7月14日(木)

毎年、キリストの復活祭の前の聖金曜日に演奏されることが多い「パルジファル」ですが、二期会の「パルジファル」は7月半ば雨の多い時期に公演がありました。
ワーグナー最後のオペラ「パルジファル」は、「舞台神聖祝祭劇」とも呼ばれ罪と救済がテーマとなっている「芸術宗教」の理念を結晶化したもの。
指揮はセバスティアン・ヴァイグレ、演出は宮本亜門。フランスのストラスブール・ラン歌劇場で上演された舞台を持ってきたようです。
7月13日、14日、16日、17日の公演のうち、私たちは14日(木)のB キャストの方に行ってきました。

キャスト

アムフォルタス:清水優磨
ティトゥル:清水宏樹
グルネマンツ:山下浩司
パルジファル:伊藤達人
クリングゾル:友清崇
クンドリ:橋爪ゆか

指揮:セバスチャン・ヴァイグレ
演出:宮本亜門
装置:ボリス・クドルチカ
衣装:カスパー・グラーナー
照明:フェリース・ロス
映像:バルテック・マシス

舞台は美術館の設定で、絵画や類人猿などが出てきて、美術館の中を歩きながらオペラが進んでゆきます。
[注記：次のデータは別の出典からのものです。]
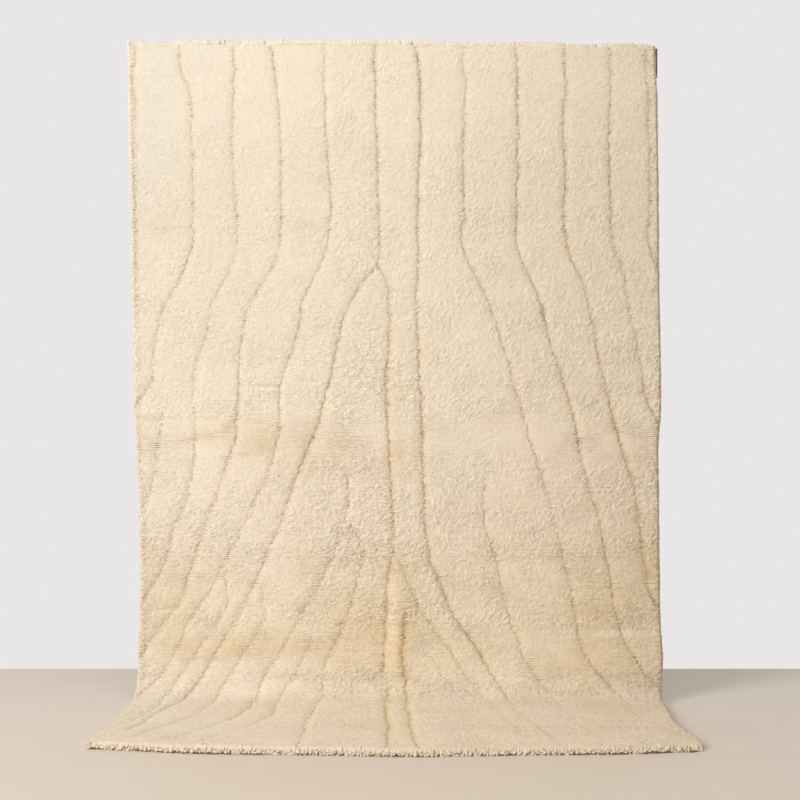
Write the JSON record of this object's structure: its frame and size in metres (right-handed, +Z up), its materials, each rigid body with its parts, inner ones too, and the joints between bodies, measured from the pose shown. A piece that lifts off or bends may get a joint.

美術館に展示されている愛や罪や苦悩や死など、民族や文化の違いを超えて人類が辿ってきた普遍的な生の営みの軌跡として美術館という舞台を持ってきており、救済は痛みを分かち合い、共鳴し和解するという人間どうしの心の働きによってもたらされるという現代的な視点から答えを出そうとしている。
そして原作にはない戦争で父を亡くした母子が最初美術館に登場し、最後も締めくくります。ウィーンの「パルジファル」もハンガリーの「パルジファル」も舞台は現代に置き換えられていますね。
パルジファル役の伊藤達人が「共に悩み悟りゆく、けがれなき愚者」の若いパルジファルをよく演じていましたし、読響、セバスチャン・ヴァイグレのコンビも舞台を盛り上げていました。